At the close of the summer the besieged were obliged to eat horses, dogs, and cats. It is said, that
they boiled the skins of these animals, and even boiled old leather trying to make it fit for food.
In September a second English fleet attempted to enter the harbor; but by this time Richelieu had
equipped a number of large war vessels, and the English met with determined resistance. A storm
damaged many of their vessels, and the battered fleet was forced to sail back to England. By this
time one half of the population had died; and, of those left, few were strong enough to do military
At length after a siege of fifteen months, La Rochelle surrendered, and the king made a triumphal
entry into the city. The fortifications were destroyed, and the power of the Huguenot nobles was
forever at an end.
Richelieu compelled the nobles to admit that Louis was master of France. Many of them, however, were
extremely angry at the loss of their power, and conspiracies against the life
 of Richelieu were more than once formed; but he always managed to find out about them and to punish
those engaged in them. Many of the conspirators were executed; and thus Richelieu's power was
actually increased instead of destroyed.
It should be said that though Richelieu destroyed the fortresses of the Huguenots, he was not unfair
to them about their religion. They were allowed to worship God according to their own consciences;
for he was wise enough to know that people cannot be forced to worship in ways they do not like.

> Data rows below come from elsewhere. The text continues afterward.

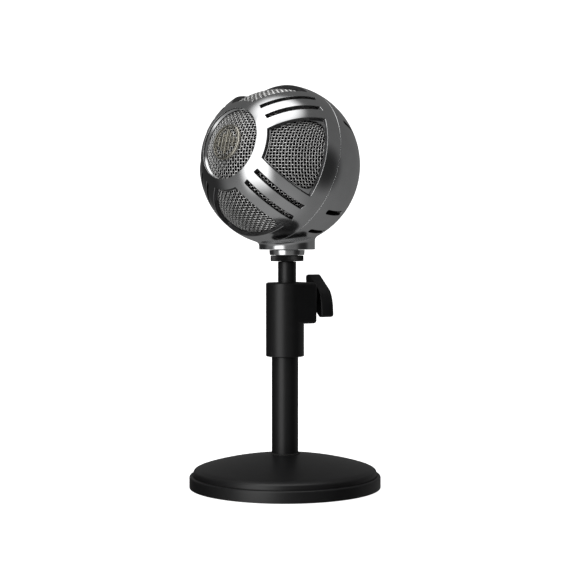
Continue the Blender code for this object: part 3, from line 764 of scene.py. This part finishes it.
def make_flange():
    """Round foot of the head. Its wall runs into the ball in a hollow curve."""
    rings = []
    for k in range(160):
        a = math.tau * k / 160
        c, s = math.cos(a), math.sin(a)

        def on_skin(r, clear):
            dx, dy = ROD[0] + r * c - BALL[0], ROD[1] + r * s - BALL[1]
            return BALL[2] - math.sqrt((BALL_R + clear) ** 2 - dx * dx - dy * dy)

        wall_top = on_skin(19.7, 0.0)
        start = max(168.6, wall_top - 2.4)
        profile = rounded([(10.3, 167.8, 0.05), (19.7, 167.8, 0.5), (19.7, start, 0.0)], 5, closed=False)
        end = (22.6, on_skin(22.6, 0.02))
        for n in range(1, 9):
            t = n / 8
            r = 19.7 * (1 - t) ** 2 + 19.75 * 2 * t * (1 - t) + end[0] * t * t
            z = start * (1 - t) ** 2 + (wall_top - 0.1) * 2 * t * (1 - t) + end[1] * t * t
            profile.append((r, min(z, on_skin(r, 0.02))))
        profile += [(r, on_skin(r, -0.4)) for r in (22.2, 19.0, 15.0)]
        profile.append((10.3, on_skin(10.3, 0.2)))
        rings.append([(r * c, r * s, z) for r, z in profile])
    add_piece("neck_flange_fine", *skin(rings), "chrome", "rod_and_head", ["neck_flange"], AT_ROD, sharp=50)


# ---------------------------------------------------------------- stand

def dome_points():
    """The base's top from its edge to the tube: a straight rise with a little crown."""
    edge, edge_z, middle, middle_z, crown = 61.5, 13.8, 10.6, 23.75, 1.3
    pts = []
    for i in range(29):
        t = i / 28
        z = edge_z + (middle_z - edge_z) * t + crown * math.sin(math.pi * t ** 0.8)
        pts.append((edge + (middle - edge) * t, z))
    return pts


def make_base():
    rim = [(65.2, 0.4, 0.1), (67.5, 0.4, 0.35), (67.5, 8.5, 1.1), (65.35, 8.95, 0.12)]
    notch = [(65.3, 8.35, 0.05), (64.85, 8.35, 0.05), (64.8, 9.2, 0.1), (64.55, 11.9, 1.1), (63.1, 13.15, 0.6)]
    wall = rounded(rim + notch, 6)
    top = dome_points()
    under = [(r, z - 2.3) for r, z in reversed(top)]
    step = [(62.4, 10.0), (62.4, 8.0), (65.2, 6.0)]
    add_piece("base_cover_fine", *lathe(wall + top + under + step, 256), "satin_black", "stand",
              ["base_cover"], sharp=28)
    pad = [(12, 0.2, 0.1), (12.6, 0, 0.2)]
    for r in (30.0, 46.0, 60.0):
        pad += [(r, 0, 0.1), (r + 0.3, 0.7, 0.1), (r + 1.5, 0.7, 0.1), (r + 1.8, 0, 0.1)]
    pad += [(64.2, 0, 0.3), (64.6, 0.4, 0.1), (64.6, 2.3, 0.1), (12, 2.3, 0.1)]
    add_piece("base_pad_fine", *lathe(rounded(pad, 2), 160), "rubber", "stand", ["base_pad"])
    lip = rounded([(9.66, 21.5, 0.1), (10.3, 21.5, 0.1), (10.3, 24.6, 0.3), (9.66, 24.6, 0.15)])
    add_piece("foot_ring_fine", *lathe(lip, 120), "rubber", "stand", ["foot_ring"])
    bolt = [(0, 21, 0), (3.6, 21, 0.1), (3.9, 20.6, 0.1), (3.9, 10.1, 0.05), (7, 10.1, 0.3), (7, 6.1, 0.6),
            (0, 6.1, 0)]
    bolt = lathe(rounded(bolt, 4, closed=False), 96)
    socket = slab(circle(2.9, 6), 5.0, 8.8, 0.01)
    add_piece("base_bolt_fine", *carve(bolt, [("DIFFERENCE", socket)]), "steel", "stand", ["base_bolt"])


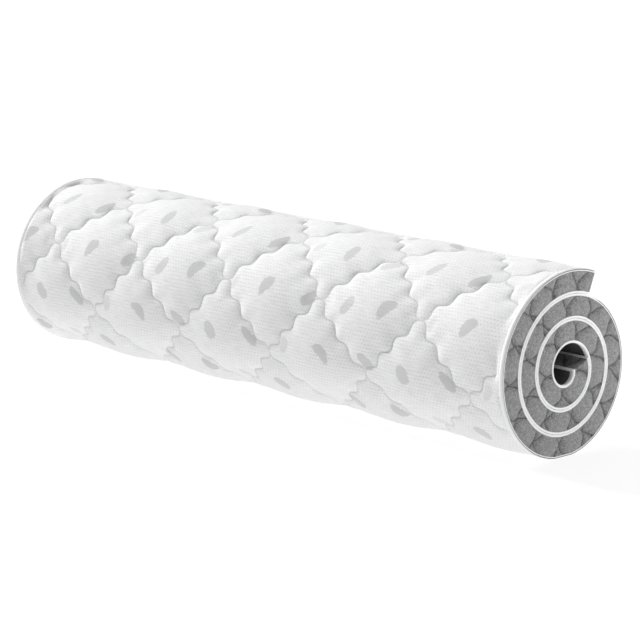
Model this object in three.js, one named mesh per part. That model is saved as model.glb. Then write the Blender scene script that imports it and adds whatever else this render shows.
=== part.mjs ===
// A rolled mattress, lying on its side with the winding axis along X.
// It is a thin double-bed mattress of 1600 x 2000 x 50 mm, wound nearly three times round a small open eye.
// Its pieces are a filled body whose narrow sides are a quilted border band, a quilted top panel that faces
// outwards, a plain bottom panel that faces inwards, and two binding tapes that edge the panels all round.
// Millimetres, +Z up. The origin is on the floor, under the middle of the roll.
// A place on the mattress is given by x along the roll, by the angle wound from the outer end, and by the
// depth below the outward face.
import * as THREE from "three";
import { mergeVertices } from "three/addons/utils/BufferGeometryUtils.js";

const { PI } = Math;
const TURN = 2 * PI;
const radians = (degrees) => (degrees * PI) / 180;

// Driving dimensions of the mattress and of its roll.
const MATTRESS_WIDTH = 1600;
const MATTRESS_LENGTH = 2000;
const THICKNESS = 50;
const LENGTH_KEEPING_DEPTH = 27.4; // winding stretches the layers above this depth and crowds those below it
const TURN_GAP = 1.6; // free space between one turn and the next
const TURNS = 2.83;
const FLAP_ANGLE = radians(67.5); // where the outer end lies, from +Y towards +Z
const INNER_END_SLANT = radians(22); // the outward face runs on this much further than the inward face
const SETTLED = 2; // how far the roll has sunk onto its flat spot
const FACET_ANGLE = radians(12);
const SLIVER = 3; // narrower strips than this are closed up

// Layers through the thickness, as depths below the outward face.
const CLEARANCE = 0.3;
const TAPE_THICKNESS = 4.2;
const TAPE_WIDTH = 12;
const BOTTOM_PANEL_THICKNESS = 3;
const BODY_TOP = TAPE_THICKNESS + CLEARANCE;
const BODY_BOTTOM = THICKNESS - BODY_TOP;
const PANEL_INSET = TAPE_WIDTH + CLEARANCE; // a panel stops short of the tape that binds it
const BORDER_RECESS = 1; // the border band lies this far inside the tapes' edges

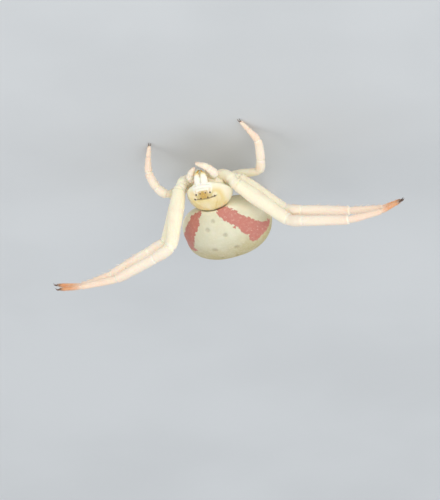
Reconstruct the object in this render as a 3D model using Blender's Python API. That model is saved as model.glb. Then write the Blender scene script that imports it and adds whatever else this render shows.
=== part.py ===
"""Whitebanded crab spider, an adult female at life size.

It stands on its short hind legs, with its long front legs raised and spread.
Lengths are in millimetres, angles in degrees. A place is given from the middle
of the rear row of eyes: x to the spider's left, y to its rear, z up.
"""

import math

import bmesh
import bpy
from mathutils import Matrix, Vector
from mathutils.bvhtree import BVHTree

MM = 0.001
COLLECTION = "crab_spider"

# Where the middle of the rear eye row stands over the floor's origin
EYE_ROW = Vector((0.936, -3.639, 4.47))
# Thin cut between two parts that meet
GAP = 0.06

# Carapace
CARAPACE_CENTRE_Y = 1.1
CARAPACE_HALF_WIDTH = 1.65
CARAPACE_FRONT = 1.95
CARAPACE_REAR = 1.2
CARAPACE_BASE_Z = -1.15
CARAPACE_HEIGHT = 1.41
CARAPACE_ROUNDNESS = 2.1
HEAD_NARROWING = 0.3
MARGIN_Z = -1.04
MARGIN_SLOPE = -0.133

# White ridge across the face
RIDGE_HALF_WIDTH = 0.66
RIDGE_Y = -0.7
RIDGE_Z = -0.5
RIDGE_RADIUS = 0.15
RIDGE_SWEEP = 0.2
RIDGE_STEPS = 6

# Eyes: name, side distance, place to the rear, lens radius
EYES = (
    ("median_rear", 0.26, 0.0, 0.09),
    ("lateral_rear", 0.74, 0.06, 0.11),
    ("median_front", 0.2, -0.42, 0.08),
    ("lateral_front", 0.52, -0.36, 0.12),
)

# Sternum
STERNUM_CENTRE_Y = 1.5
STERNUM_HALF_WIDTH = 0.62
STERNUM_HALF_LENGTH = 1.0
STERNUM_BOTTOM_Z = -2.15

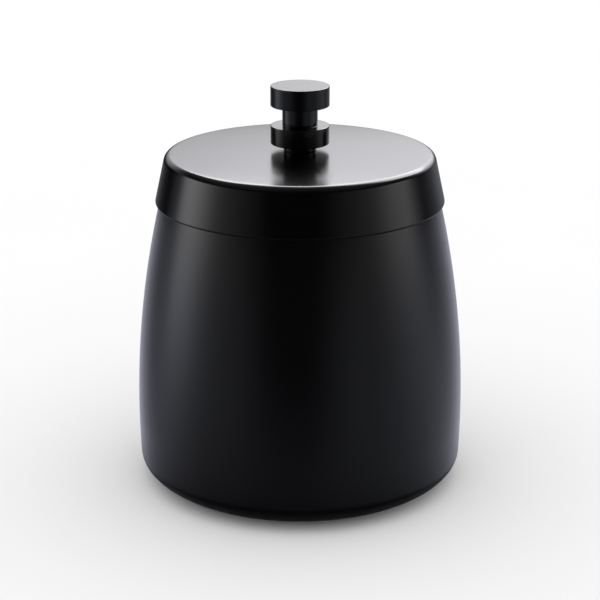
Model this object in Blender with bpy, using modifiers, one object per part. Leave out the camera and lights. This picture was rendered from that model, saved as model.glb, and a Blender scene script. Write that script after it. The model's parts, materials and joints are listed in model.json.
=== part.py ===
"""Double-walled ice bucket with a lift-off insulated lid and a turned spool knob.

The bucket stands on z = 0 with its axis on +Z. Outlines are (radius, height) pairs in millimetres,
turned about Z.
"""

import math

import bmesh
import bpy
from mathutils import Vector
from mathutils.geometry import interpolate_bezier, intersect_line_sphere_2d

MM = 0.001
COLLECTION_NAME = "ice_bucket"
GAP = 0.3  # clearance that neighbouring faces keep
SHEET = 0.8  # steel sheet of every shell and pan
COARSE_STEPS = 24
KNOB_STEPS = 32
FINE_STEPS = 48

# Outer shell: one long arc from the mouth over the low belly, then a soft corner to the base
BODY_RADIUS = 80.0
BELLY_Z = 34.0  # height of the widest point
WALL_ARC_RADIUS = 450.0
FOOT_CLEARANCE = 1.0  # the steel stays this far above the table
BASE_CORNER_Z = 13.0
BASE_FLAT_RADIUS = 59.5
SHELL_TOP_Z = 152.6

# Inner liner: deep-drawn cup whose lip rolls out to the shell's top edge
MOUTH_RADIUS = 59.5
LINER_FLOOR_RADIUS = 57.5
LINER_FLOOR_Z = 12.0
LINER_CORNER = 14.0
LIP_Z = SHELL_TOP_Z + GAP

# Base: dished plate, its vent plug, and the rubber ring that the bucket stands on
BASE_RECESS_Z = 2.4
BASE_RECESS_RADIUS = 56.8
BASE_LIP_RADIUS = 58.0
VENT_RADIUS = 2.6
PLUG_HEAD_RADIUS = 4.0
PLUG_HEAD_HEIGHT = 1.2
PLUG_BARB_RADIUS = 3.3
PLUG_TIP_RADIUS = 2.0
PLUG_TIP_HEIGHT = 1.6
FOOT_OUTER_RADIUS = 56.0
FOOT_INNER_RADIUS = 46.0
FOOT_CHAMFER = 0.5

# Lid: domed cap with a conical skirt, and an inner pan that plugs the mouth
LID_TOP_Z = 164.2
SKIRT_Z = 139.9
SKIRT_RADIUS = 69.5
SKIRT_ANGLE = math.radians(12.5)
DOME_RADIUS = 1300.0
LID_EDGE_RADIUS = 3.5
PAN_RADIUS = 57.8
PAN_Z = 147.0
PAN_CORNER = 4.0
FLANGE_RADIUS = 63.8
GASKET_THICKNESS = 1.3
GASKET_RADIUS = 59.0
GASKET_FLAT_RADIUS = 63.2
GASKET_DROP = 5.0  # how far the sleeve reaches down into the mouth

# Knob: two discs on a neck, standing on a collar, held by one screw from inside the lid
COLLAR_RADIUS = 7.8
COLLAR_HEIGHT = 3.2
KNOB_DISC_RADIUS = 14.0
KNOB_DISC_HEIGHT = 8.8
KNOB_NECK_RADIUS = 8.4
KNOB_NECK_HEIGHT = 9.3
KNOB_CAP_HEIGHT = 9.6
KNOB_CHAMFER = 0.5
KNOB_BORE_RADIUS = 2.8
KNOB_BORE_DEPTH = 15.5

# M5 screw, with its bush and washers
SCREW_RADIUS = 2.4
SCREW_CLEARANCE_RADIUS = 2.8
SCREW_HEAD_RADIUS = 4.75
SCREW_HEAD_HEIGHT = 3.0
SCREW_ENGAGEMENT = 13.5
RECESS_WIDTH = 1.1
RECESS_LENGTH = 5.0
RECESS_DEPTH = 1.8
BUSH_RADIUS = 5.0
SEAL_WASHER_RADIUS = 6.0
FLAT_WASHER_RADIUS = 5.5
LOCK_WASHER_RADIUS = 4.6
WASHER_THICKNESS = 1.0
LOCK_WASHER_THICKNESS = 1.2
LOCK_WASHER_SLOT = 0.9

# Heights that follow from the stack
LIP_RADIUS = 2.3
RIM_Z = LIP_Z + LIP_RADIUS
FLANGE_Z = RIM_Z + GASKET_THICKNESS + 2 * GAP
KNOB_Z = LID_TOP_Z + COLLAR_HEIGHT
SEAL_WASHER_Z = PAN_Z - GAP - WASHER_THICKNESS
FLAT_WASHER_Z = SEAL_WASHER_Z - GAP - WASHER_THICKNESS
LOCK_WASHER_Z = FLAT_WASHER_Z - GAP - LOCK_WASHER_THICKNESS
SCREW_SEAT_Z = LOCK_WASHER_Z - GAP

# (red, green, blue), metallic, roughness
FINISHES = {
    "black_coat": ((0.012, 0.012, 0.013), 0.0, 0.32),
    "black_knob": ((0.012, 0.012, 0.013), 0.0, 0.24),
    "brushed_steel": ((0.62, 0.61, 0.59), 1.0, 0.3),
    "zinc_steel": ((0.55, 0.55, 0.56), 1.0, 0.35),
    "silicone": ((0.62, 0.62, 0.60), 0.0, 0.55),
    "black_rubber": ((0.02, 0.02, 0.02), 0.0, 0.7),
}


def clear_scene():
    for obj in list(bpy.data.objects):
        bpy.data.objects.remove(obj)


def new_collection(name):
    collection = bpy.data.collections.new(name)
    bpy.context.scene.collection.children.link(collection)
    return collection


def new_material(name):
    colour, metallic, roughness = FINISHES[name]
    material = bpy.data.materials.new(name)
    material.use_nodes = True
    shader = material.node_tree.nodes["Principled BSDF"]
    shader.inputs["Base Color"].default_value = (*colour, 1.0)
    shader.inputs["Metallic"].default_value = metallic
    shader.inputs["Roughness"].default_value = roughness
    return material


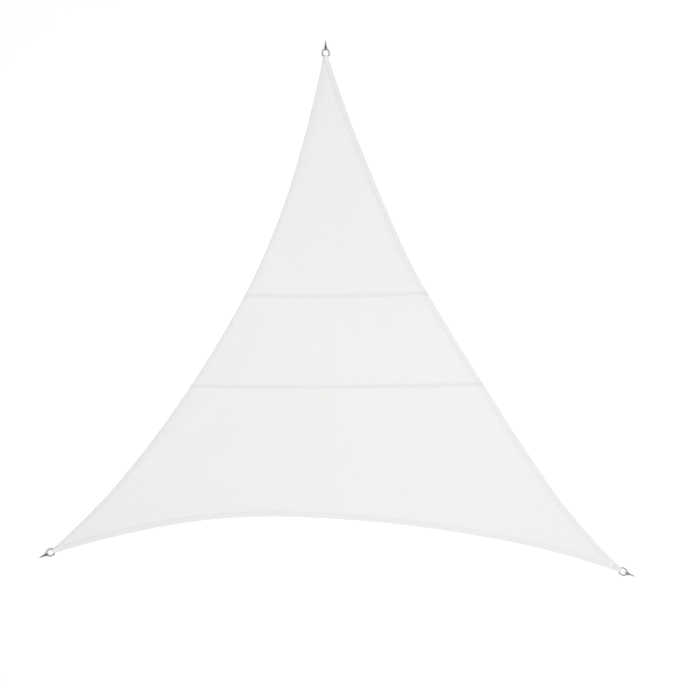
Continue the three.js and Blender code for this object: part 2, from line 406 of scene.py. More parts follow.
def edge_samples(edge, t_from, t_to, spacing, inset, also=()):
    """Points along an edge in even steps, moved in by an inset, and a point at each t that is asked for."""
    slope = np.linalg.norm(edge_slope(edge, np.array([0.5])))
    count = max(2, int(round((t_to - t_from) * slope / spacing)) + 1)
    t = np.linspace(t_from, t_to, count)
    for asked in also:
        t = t[(np.abs(t - asked) * slope > ASKED_CLEAR) | (t == t_from) | (t == t_to)]
    t = np.sort([*t, *also])
    return edge_point(edge, t) + edge_inward(edge, t) * inset


EDGE_SLANT = 1.25  # how far apart along a seam are lines that follow an edge 1 apart


def seam_samples(seam, offset, spacing, inset):
    """Points across the sail along a line at an offset from a seam. Those of each line have the same x."""
    left = edge_point(EDGES[0], crossing(EDGES[0], seam, offset))
    right = edge_point(EDGES[2], crossing(EDGES[2], seam, offset))
    slant = EDGE_SLANT * inset
    first, last = math.ceil((left[0] + slant) / spacing), math.floor((right[0] - slant) / spacing)
    x = spacing * np.arange(first, last + 1)
    return np.stack([x, seam_height(seam, x) + offset], axis=1)


EDGE_SPACING = 0.009
SEAM_SPACING = 0.011
SEAM_END = 0.003  # from the edge of the sail to the first point on the cut edge of a lap
HEM_LINES = (0.0025, 0.006, 0.0095, 0.012, 0.0145, 0.019, 0.0235)
FOLD_LINES = (0.026, 0.028, 0.0295, 0.0308, 0.034, 0.041)  # by the folded edge inside the hem
LAP_LINES = (0.002, 0.0035, 0.0060, 0.009, 0.0120, 0.0145)
STEP_LINES = (0.0175, 0.0186, 0.0205, 0.0235)  # where the cloth steps up at a lap, from its cut edge
GRIDS = ((0.0, 0.30, 0.007), (0.30, 0.62, 0.012), (0.62, FAR, 0.021))  # from, to, spacing
LINE_CLEAR = 0.0015  # from a line of points to the outline
DENSE_TO = 0.045  # the lines along a lap have three times the points up to here from the edge
GRID_IN = (0.047, 0.028)  # from the edge of the sail and from the cut edge of a lap to the grid


def panel_outline(above, below):
    """The outline of a panel, anticlockwise, just inside its rounded edge."""
    high = LAP / 2 - ROUNDING
    low = -LAP / 2 + ROUNDING
    left_from = crossing(EDGES[0], above, high) if above else 0.0
    left_to = crossing(EDGES[0], below, low) if below else 1.0
    right_from = crossing(EDGES[2], below, low) if below else 0.0
    right_to = crossing(EDGES[2], above, high) if above else 1.0
    steps = []
    for seam, side in ((above, -1), (below, 1)):
        if seam:
            steps += [(seam, side * (-LAP / 2 + depth)) for depth in STEP_LINES]
    left_steps, right_steps = ([crossing(edge, *step) for step in steps] for edge in (EDGES[0], EDGES[2]))
    parts = [edge_samples(EDGES[0], left_from, left_to, EDGE_SPACING, ROUNDING, left_steps)]
    if below:
        parts.append(seam_samples(below, low, SEAM_SPACING, SEAM_END))
    else:
        parts.append(edge_samples(EDGES[1], 0, 1, EDGE_SPACING, ROUNDING))
    parts.append(edge_samples(EDGES[2], right_from, right_to, EDGE_SPACING, ROUNDING, right_steps))
    if above:
        parts.append(seam_samples(above, high, SEAM_SPACING, SEAM_END)[::-1])
    return np.concatenate(parts)


def between_seams(points, above, below, margin):
    keep = np.ones(len(points), bool)
    if above:
        keep &= points[:, 1] < seam_height(above, points[:, 0]) + LAP / 2 - margin
    if below:
        keep &= points[:, 1] > seam_height(below, points[:, 0]) - LAP / 2 + margin
    return keep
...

While Richelieu wished the king of France to be strong, he wished his neighbor, the emperor of
Germany, to be weak. So in the same year in which he had broken down the power of the Protestant
nobles, he actually gave help to the Protestant princes of Germany, who were fighting against the
emperor just as the Huguenots had fought against King Louis.
He not only persuaded the great Gustavus Adolphus to lead his army of Swedes against the emperor,
but he paid large sums of money to him for the support of his troops. Thus the great victories of
Gustavus Adolphus, which were so valuable to the German Protestants,
 were won in part by soldiers paid and fed by Richelieu and the king of France.
Richelieu saw that if the emperor of Germany should overcome the Protestant princes and make himself
head of the whole country, and as absolute as Richelieu had made Louis, Germany would be a more
powerful country than France. Then Germany might take to herself some of the territory of France.
Richelieu fought the Protestants in France to make France united and strong; he paid and fed the
Protestant armies in Germany to keep Germany divided and weak.
While Richelieu was prime minister of France, the English and Dutch were planting colonies in
America; and commerce in the fish and furs which were brought from the New World was becoming very
active and profitable.
Richelieu desired France to be the equal of England as a colonizing and commercial nation. He
therefore gave a charter to the Company of "New France," as Canada was often called. He granted to
the Company the sole right to collect furs in America, and the sole right to sell them in France. In
return, the Company was required within fifteen years to land at least four thousand colonists in
 To protect trading vessels from pirates who then infested the seas, to defend the coast of France,
and to protect her colonies, Richelieu saw that a navy was required. He created the navy of France.
When Louis XIII came to the throne the country had not a single war ship. When he died, the French
navy consisted of twenty men-of-war and eighty smaller vessels.
Long before Richelieu died he had accomplished the object of his life. He had made the king of
France an absolute monarch, and himself as absolute as the king.
Wallenstein had desired to accomplish the same thing in Germany, but he had miserably failed.
Charles I was trying to make his power absolute in England, but the English people rebelled against
Many years after the death of Richelieu, the Czar, Peter the Great, visited Paris. As he stood
before the splendid marble monument of Richelieu, he exclaimed, "Thou great man! I would have given
thee one half of my dominions to learn from thee how to govern the other half."